Set task
Return, unaltered, every line from the beginning of the material below up to and including the one with "material's node tree".

Material provided

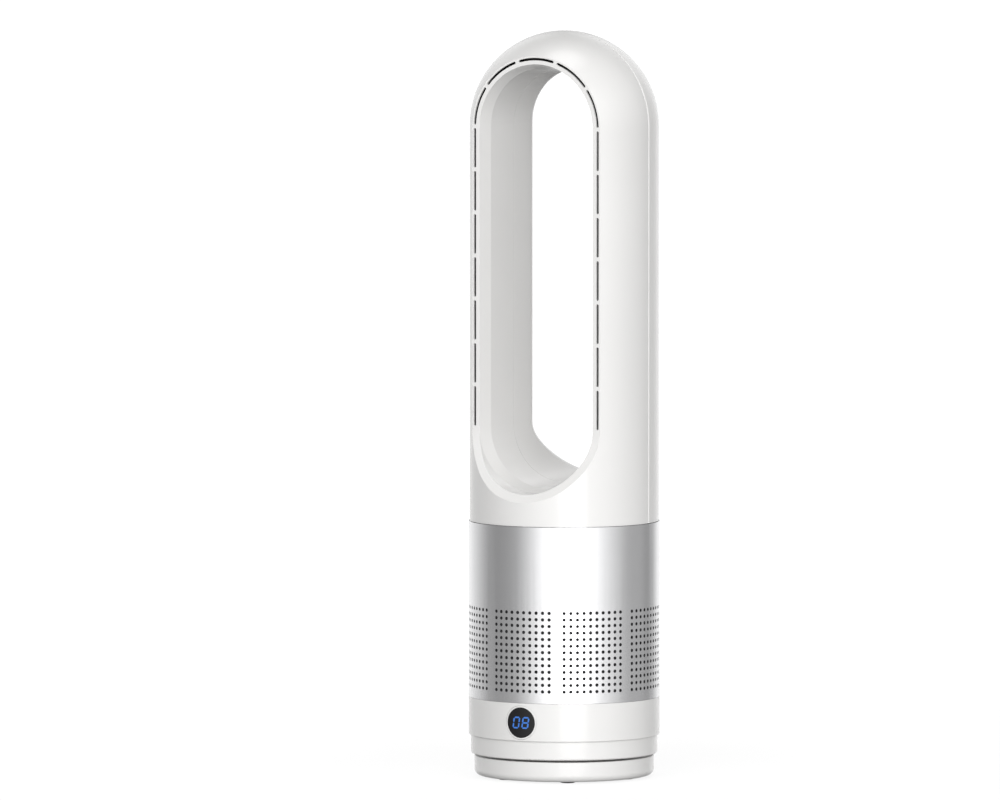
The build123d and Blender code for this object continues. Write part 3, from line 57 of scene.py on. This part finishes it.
# ---------------------------------------------------------------- node helpers
class Graph:
    """A material's node tree with short calls to add and join nodes."""

    def __init__(self, name):
        self.material = bpy.data.materials.new(name)
        self.material.use_nodes = True
        self.tree = self.material.node_tree
        self.tree.nodes.clear()
        self.shader = self.add("ShaderNodeBsdfPrincipled")
        out = self.add("ShaderNodeOutputMaterial")
        self.link(self.shader.outputs["BSDF"], out.inputs["Surface"])
        self.coords = self.add("ShaderNodeTexCoord").outputs["Object"]

    def add(self, kind, **settings):
        node = self.tree.nodes.new(kind)
        for key, value in settings.items():
            setattr(node, key, value)
        return node

    def link(self, source, target):
        self.tree.links.new(source, target)

    def set(self, **values):
        for key, value in values.items():
            self.shader.inputs[key.replace("_", " ")].default_value = value

    def stretched(self, scale):
        mapping = self.add("ShaderNodeMapping")
        mapping.inputs["Scale"].default_value = scale
        self.link(self.coords, mapping.inputs["Vector"])
        return mapping.outputs["Vector"]

    def noise(self, scale, detail, vector=None):
        node = self.add("ShaderNodeTexNoise")
        node.inputs["Scale"].default_value = scale
        node.inputs["Detail"].default_value = detail
        self.link(vector or self.coords, node.inputs["Vector"])
        return node.outputs["Fac"]

    def between(self, factor, low, high, start=0.3, end=0.7):
        node = self.add("ShaderNodeMapRange")
        for key, value in (("From Min", start), ("From Max", end),
                           ("To Min", low), ("To Max", high)):
            node.inputs[key].default_value = value
        self.link(factor, node.inputs["Value"])
        return node.outputs["Result"]

    def blend(self, factor, first, second):
        # On a colour mix, sockets 6 and 7 are A and B, and output 2 is the colour.
        node = self.add("ShaderNodeMix", data_type="RGBA")
        node.inputs[6].default_value = (*first, 1)
        node.inputs[7].default_value = (*second, 1)
        self.link(factor, node.inputs[0])
        return node.outputs[2]

    def bump(self, height, distance, base=None):
        node = self.add("ShaderNodeBump")
        node.inputs["Distance"].default_value = distance
        self.link(height, node.inputs["Height"])
        if base is not None:
            self.link(base, node.inputs["Normal"])
        return node.outputs["Normal"]

    def rounded(self, radius):
        node = self.add("ShaderNodeBevel", samples=6)
        node.inputs["Radius"].default_value = radius
        return node.outputs["Normal"]


MOTTLE = 0.01              # share by which a moulded colour varies


def moulded(name, colour, roughness, coat=0.0, texture=1400, depth=1.5e-6, edge=0.0):
    """Injection moulded plastic: faint flow marks, uneven gloss and a fine surface grain."""
    g = Graph(name)
    low = tuple(c * (1 - MOTTLE) for c in colour)
    high = tuple(c * (1 + MOTTLE) for c in colour)
    g.link(g.blend(g.between(g.noise(9, 3), 0, 1), low, high), g.shader.inputs["Base Color"])
    g.link(g.between(g.noise(35, 3), roughness * 0.88, roughness * 1.06),
           g.shader.inputs["Roughness"])
    base = g.rounded(edge) if edge else None
    g.link(g.bump(g.noise(texture, 2), depth, base=base), g.shader.inputs["Normal"])
    g.set(IOR=1.49, Coat_Weight=coat, Coat_Roughness=0.06)
    return g.material


def metal(name, colour, roughness, stretch=(1, 1, 1), texture=900, depth=3e-6):
    """Metal with a direction of polish: streaks in gloss and height along one axis."""
    g = Graph(name)
    streaks = g.noise(texture, 3, g.stretched(stretch))
    low = tuple(c * 0.97 for c in colour)
    g.link(g.blend(g.between(g.noise(14, 2), 0, 1), low, colour), g.shader.inputs["Base Color"])
    g.link(g.between(streaks, roughness * 0.92, roughness * 1.08), g.shader.inputs["Roughness"])
    g.link(g.bump(streaks, depth), g.shader.inputs["Normal"])
    g.set(Metallic=1.0)
    return g.material


# ---------------------------------------------------------------- materials
materials = {
    "shell_white": moulded("shell_white", (0.80, 0.794, 0.784), 0.25, coat=0.5, edge=0.0002),
    "body_white": moulded("body_white", (0.80, 0.795, 0.785), 0.25, coat=0.5, edge=0.0004),
    "silver_metal": metal("silver_metal", (0.84, 0.84, 0.85), 0.24, (0.004, 0.004, 1.5)),
    "display_black": moulded("display_black", (0.004, 0.004, 0.005), 0.10),
    "liner_black": moulded("liner_black", (0.012, 0.012, 0.012), 0.6, texture=900),
    "inner_grey": moulded("inner_grey", (0.42, 0.43, 0.44), 0.5, depth=1e-5),
    "inner_dark": moulded("inner_dark", (0.05, 0.05, 0.055), 0.5, depth=1e-5),
    "rubber": moulded("rubber", (0.03, 0.03, 0.032), 0.75, texture=2200, depth=2e-5),
    "foam": moulded("foam", (0.06, 0.06, 0.065), 0.95, texture=900, depth=2e-4),
    "steel": metal("steel", (0.62, 0.62, 0.63), 0.32, (1, 1, 0.05)),
    "ballast_iron": moulded("ballast_iron", (0.06, 0.06, 0.065), 0.55, texture=500, depth=6e-5),
    "race_plastic": moulded("race_plastic", (0.78, 0.76, 0.70), 0.42),
    "board_green": moulded("board_green", (0.02, 0.16, 0.06), 0.35, coat=0.4, texture=700),
    "parts_black": moulded("parts_black", (0.02, 0.02, 0.021), 0.5, texture=1800, depth=1e-5),
    "copper": metal("copper", (0.72, 0.30, 0.14), 0.35, (1, 1, 4), texture=700, depth=3e-5),
    "contact_brass": metal("contact_brass", (0.86, 0.62, 0.28), 0.22),
    "lead_grey": moulded("lead_grey", (0.10, 0.10, 0.105), 0.6, texture=1500, depth=1e-5),
}


def lit_digits():
    """Blue light through the window, varying a little at random across the bars."""
    g = Graph("display_blue")
    glow = g.blend(g.noise(420, 1), (0.030, 0.125, 0.43), (0.042, 0.165, 0.54))
    g.link(glow, g.shader.inputs["Base Color"])
    g.link(glow, g.shader.inputs["Emission Color"])
    g.set(Emission_Strength=0.45, Roughness=0.3)
    return g.material


def filter_cloth():
    """Black filter net: fine threads along the edges of a small cell pattern."""
    g = Graph("filter_black")
    weave = g.add("ShaderNodeTexVoronoi", feature="DISTANCE_TO_EDGE")
    weave.inputs["Scale"].default_value = 1100
    g.link(g.coords, weave.inputs["Vector"])
    threads = g.between(weave.outputs["Distance"], 1, 0, 0.02, 0.2)
    g.link(g.blend(threads, (0.004, 0.004, 0.005), (0.035, 0.036, 0.04)),
           g.shader.inputs["Base Color"])
    g.link(g.bump(threads, 1e-4), g.shader.inputs["Normal"])
    g.set(Roughness=0.85, Sheen_Weight=0.2)
    return g.material


materials["display_blue"] = lit_digits()
materials["filter_black"] = filter_cloth()

for part in frame["record"]["subparts"]:
    node = nodes[part["node"]]
    node.data.materials.clear()
    node.data.materials.append(materials[part["material_slot"]])


# ---------------------------------------------------------------- floor
FLOOR_RADIUS = 1.8
FLOOR_FADE_START = 0.3     # the floor fades out from here to its edge
FLOOR_OPACITY = 0.22


def make_floor():
    mesh = bpy.data.meshes.new("floor")
    bm = bmesh.new()
    bmesh.ops.create_circle(bm, cap_ends=True, segments=96, radius=FLOOR_RADIUS)
    bm.to_mesh(mesh)
    bm.free()
    floor = bpy.data.objects.new("floor", mesh)
    scene.collection.objects.link(floor)
    g = Graph("floor")
    away = g.add("ShaderNodeVectorMath", operation="LENGTH")
    g.link(g.coords, away.inputs[0])
    seen = g.between(away.outputs["Value"], FLOOR_OPACITY, 0, FLOOR_FADE_START, FLOOR_RADIUS)
    g.link(seen, g.shader.inputs["Alpha"])
    g.link(g.blend(g.noise(3, 2), (0.90, 0.90, 0.90), (0.92, 0.92, 0.92)),
           g.shader.inputs["Base Color"])
    g.set(Roughness=0.7)
    mesh.materials.append(g.material)
    return floor


make_floor()


# ---------------------------------------------------------------- light
BACKDROP = 1.1             # brightness of the white that the camera sees
# Brightness round the studio, by degrees to the right of the camera's bearing
ROUND = [(-180, 0.6), (-168, 1.1), (-150, 0.98), (-125, 0.68), (-105, 0.38), (-90, 0.30),
         (-75, 0.34), (-60, 0.42), (-46, 0.72), (-33, 1.08), (-20, 1.5), (-7, 1.65), (7, 1.6),
         (20, 1.5), (34, 1.35), (46, 1.12), (58, 0.88), (70, 0.68), (82, 0.46), (94, 0.44),
         (106, 0.44), (120, 0.3), (135, 0.5), (152, 1.05), (168, 1.15), (180, 0.6)]
# Brightness below and above that band, by the height of the direction from -1 to 1
UPRIGHT = [(-0.15, 0.15), (0.45, 0.2), (0.93, 0.25), (0.985, 2.0)]
# How much of the direction's light comes from UPRIGHT, by the same height
UPRIGHT_SHARE = [(-0.4, 1.0), (-0.15, 0.0), (0.45, 0.0), (0.75, 1.0)]
LIGHT_AIM = Vector((0, 0, 0.4))
LIGHT_DISTANCE = 3.0
LIGHT_SIZE = (1.8, 2.4)


def world_light():
    """A white studio: bright ahead of and behind the object, dimmer to both sides."""
    world = bpy.data.worlds.new("studio")
    scene.world = world
    world.use_nodes = True
    tree = world.node_tree
    tree.nodes.clear()

    def add(kind, **settings):
        node = tree.nodes.new(kind)
        for key, value in settings.items():
            setattr(node, key, value)
        return node

    def set_stops(ramp, stops):
        ramp.color_ramp.interpolation = "LINEAR"
        elements = ramp.color_ramp.elements
        while len(elements) > 1:
            elements.remove(elements[-1])
        for i, (position, value) in enumerate(stops):
            element = elements[0] if i == 0 else elements.new(position)
            element.position = position
            element.color = (value, value, value, 1)

    coords = add("ShaderNodeTexCoord").outputs["Generated"]
    turn = add("ShaderNodeVectorRotate", rotation_type="Z_AXIS")
    turn.inputs["Angle"].default_value = -CAMERA_AZIMUTH
    tree.links.new(coords, turn.inputs["Vector"])
    split = add("ShaderNodeSeparateXYZ")
    tree.links.new(turn.outputs["Vector"], split.inputs["Vector"])
    back = add("ShaderNodeMath", operation="MULTIPLY")
    back.inputs[1].default_value = -1
    tree.links.new(split.outputs["Y"], back.inputs[0])
    angle = add("ShaderNodeMath", operation="ARCTAN2")
    tree.links.new(split.outputs["X"], angle.inputs[0])
    tree.links.new(back.outputs[0], angle.inputs[1])
    share = add("ShaderNodeMapRange")
    share.inputs["From Min"].default_value = -math.pi
    share.inputs["From Max"].default_value = math.pi
    tree.links.new(angle.outputs[0], share.inputs["Value"])
    ramp = add("ShaderNodeValToRGB")
    tree.links.new(share.outputs["Result"], ramp.inputs["Fac"])
    set_stops(ramp, [((degrees + 180) / 360, value) for degrees, value in ROUND])
    upright = add("ShaderNodeMapRange")
    upright.inputs["From Min"].default_value = -1
    tree.links.new(split.outputs["Z"], upright.inputs["Value"])
    away = add("ShaderNodeValToRGB")
    tree.links.new(upright.outputs["Result"], away.inputs["Fac"])
    set_stops(away, [((z + 1) / 2, value) for z, value in UPRIGHT_SHARE])
    level = add("ShaderNodeValToRGB")
    tree.links.new(upright.outputs["Result"], level.inputs["Fac"])
    set_stops(level, [((z + 1) / 2, value) for z, value in UPRIGHT])
    sky = add("ShaderNodeMix", data_type="RGBA", blend_type="MIX")
    tree.links.new(level.outputs["Color"], sky.inputs[7])
    tree.links.new(away.outputs["Color"], sky.inputs[0])
    tree.links.new(ramp.outputs["Color"], sky.inputs[6])
    lit = add("ShaderNodeBackground")
    tree.links.new(sky.outputs[2], lit.inputs["Color"])
    seen = add("ShaderNodeBackground")
    seen.inputs["Color"].default_value = (1, 1, 1, 1)
    seen.inputs["Strength"].default_value = BACKDROP
    path = add("ShaderNodeLightPath")
    choose = add("ShaderNodeMixShader")
    tree.links.new(path.outputs["Is Camera Ray"], choose.inputs[0])
    tree.links.new(lit.outputs[0], choose.inputs[1])
    tree.links.new(seen.outputs[0], choose.inputs[2])
    out = add("ShaderNodeOutputWorld")
    tree.links.new(choose.outputs[0], out.inputs["Surface"])


def softbox(name, azimuth, height, power):
    """A rectangular soft light that faces the object from a bearing round it."""
    data = bpy.data.lights.new(name, "AREA")
    data.shape = "RECTANGLE"
    data.size, data.size_y = LIGHT_SIZE
    data.energy = power
    light = bpy.data.objects.new(name, data)
    scene.collection.objects.link(light)
    bearing = math.radians(azimuth)
    light.location = (LIGHT_DISTANCE * math.sin(bearing), -LIGHT_DISTANCE * math.cos(bearing), height)
    to_object = LIGHT_AIM - light.location
    light.rotation_mode = "QUATERNION"
    light.rotation_quaternion = to_object.to_track_quat("-Z", "Y")


world_light()
softbox("key", 38, 0.7, 26)
softbox("high_left", 2, 2.2, 22)
softbox("high_right", 52, 2.2, 7)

Answer below
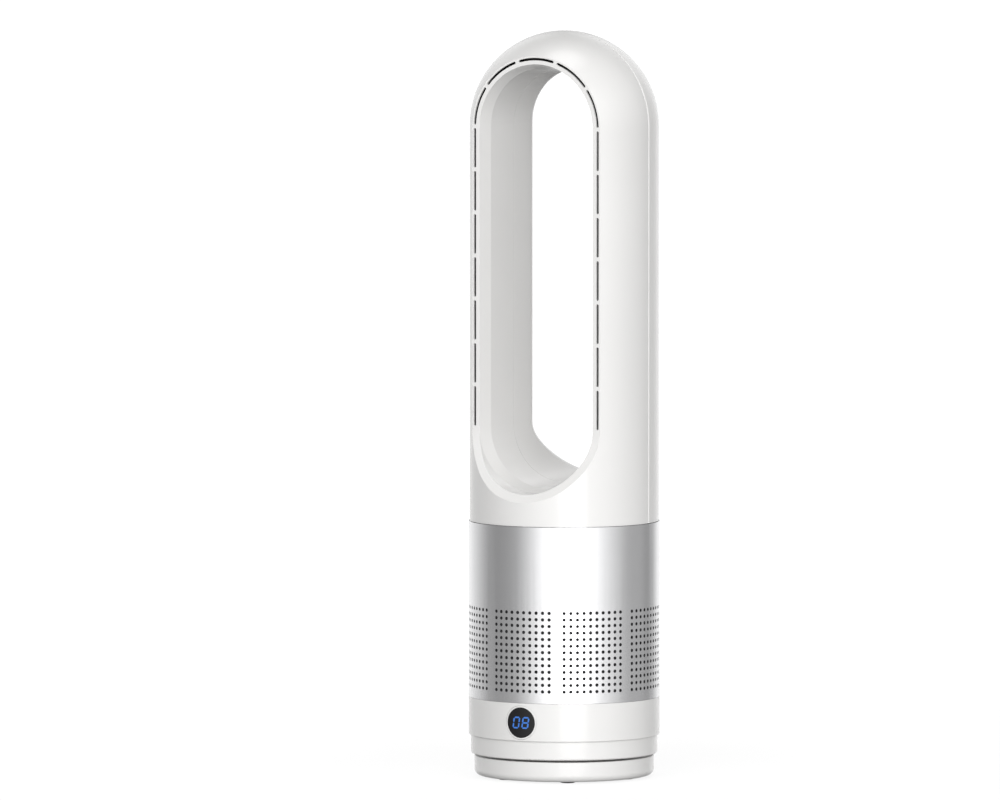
The build123d and Blender code for this object continues. Write part 3, from line 57 of scene.py on. This part finishes it.
# ---------------------------------------------------------------- node helpers
class Graph:
    """A material's node tree with short calls to add and join nodes."""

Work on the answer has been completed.